» Exercise brief: Reproduce the section of the listing that begins at the line containing "Turn this picture" and finishes at the line containing "from FreeCAD import". Include both end lines and nothing beyond them.

» Source records:
######

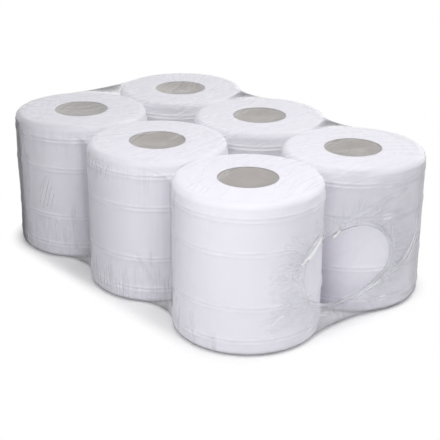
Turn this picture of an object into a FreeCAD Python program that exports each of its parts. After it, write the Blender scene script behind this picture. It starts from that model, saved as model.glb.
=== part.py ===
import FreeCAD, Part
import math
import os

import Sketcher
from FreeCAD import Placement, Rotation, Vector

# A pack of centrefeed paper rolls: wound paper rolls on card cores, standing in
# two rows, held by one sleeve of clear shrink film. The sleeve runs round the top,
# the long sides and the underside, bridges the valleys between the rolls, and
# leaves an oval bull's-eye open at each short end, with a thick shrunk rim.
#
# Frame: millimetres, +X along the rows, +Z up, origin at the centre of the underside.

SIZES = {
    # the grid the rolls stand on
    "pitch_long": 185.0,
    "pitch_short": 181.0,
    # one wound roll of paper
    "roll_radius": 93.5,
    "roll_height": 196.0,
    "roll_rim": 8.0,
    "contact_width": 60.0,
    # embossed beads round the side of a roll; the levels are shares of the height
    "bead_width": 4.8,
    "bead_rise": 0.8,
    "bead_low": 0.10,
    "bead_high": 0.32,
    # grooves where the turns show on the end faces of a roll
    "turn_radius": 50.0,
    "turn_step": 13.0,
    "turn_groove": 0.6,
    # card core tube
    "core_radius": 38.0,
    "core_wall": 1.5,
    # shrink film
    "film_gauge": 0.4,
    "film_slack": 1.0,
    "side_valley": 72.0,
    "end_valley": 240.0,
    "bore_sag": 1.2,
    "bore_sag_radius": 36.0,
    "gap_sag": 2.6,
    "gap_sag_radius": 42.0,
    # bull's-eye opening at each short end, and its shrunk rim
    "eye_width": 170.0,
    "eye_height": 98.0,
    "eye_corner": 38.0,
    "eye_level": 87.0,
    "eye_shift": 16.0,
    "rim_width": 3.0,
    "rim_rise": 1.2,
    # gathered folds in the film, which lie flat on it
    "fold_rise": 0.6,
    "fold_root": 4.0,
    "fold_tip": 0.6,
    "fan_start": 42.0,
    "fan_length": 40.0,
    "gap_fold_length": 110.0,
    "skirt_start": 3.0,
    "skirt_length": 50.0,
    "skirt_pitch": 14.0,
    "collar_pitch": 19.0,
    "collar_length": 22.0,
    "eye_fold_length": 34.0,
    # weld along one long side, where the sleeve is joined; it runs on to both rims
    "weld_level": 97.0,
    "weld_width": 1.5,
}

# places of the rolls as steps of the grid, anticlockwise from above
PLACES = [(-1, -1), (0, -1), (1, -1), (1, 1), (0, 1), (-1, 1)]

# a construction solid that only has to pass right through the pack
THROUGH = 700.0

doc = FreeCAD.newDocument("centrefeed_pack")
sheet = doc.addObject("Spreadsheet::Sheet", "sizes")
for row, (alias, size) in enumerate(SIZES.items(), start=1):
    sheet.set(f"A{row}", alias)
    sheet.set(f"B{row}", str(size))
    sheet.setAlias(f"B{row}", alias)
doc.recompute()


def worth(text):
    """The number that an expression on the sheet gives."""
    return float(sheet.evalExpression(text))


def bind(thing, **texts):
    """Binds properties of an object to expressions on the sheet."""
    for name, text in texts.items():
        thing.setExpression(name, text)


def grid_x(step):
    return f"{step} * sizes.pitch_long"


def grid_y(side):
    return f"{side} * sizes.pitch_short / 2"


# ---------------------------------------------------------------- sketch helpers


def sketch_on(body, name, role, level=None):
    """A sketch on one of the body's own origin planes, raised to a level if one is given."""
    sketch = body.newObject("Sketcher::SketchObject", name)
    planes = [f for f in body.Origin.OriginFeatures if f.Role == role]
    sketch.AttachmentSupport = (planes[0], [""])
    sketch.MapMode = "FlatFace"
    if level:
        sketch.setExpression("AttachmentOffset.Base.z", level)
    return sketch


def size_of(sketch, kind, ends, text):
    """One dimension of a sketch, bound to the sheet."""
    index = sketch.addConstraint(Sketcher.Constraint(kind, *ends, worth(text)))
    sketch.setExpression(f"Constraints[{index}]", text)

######

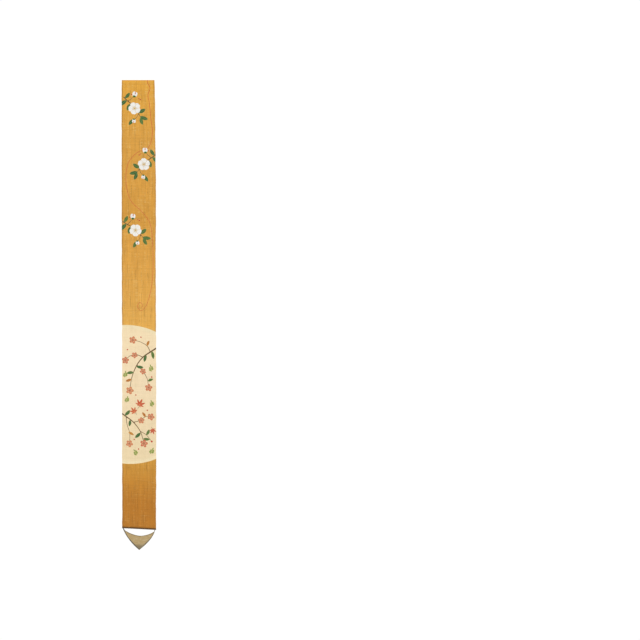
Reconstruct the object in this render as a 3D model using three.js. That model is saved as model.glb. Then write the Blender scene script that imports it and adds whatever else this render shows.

######

» Solved problem:
Turn this picture of an object into a FreeCAD Python program that exports each of its parts. After it, write the Blender scene script behind this picture. It starts from that model, saved as model.glb.
=== part.py ===
import FreeCAD, Part
import math
import os

import Sketcher
from FreeCAD import Placement, Rotation, Vector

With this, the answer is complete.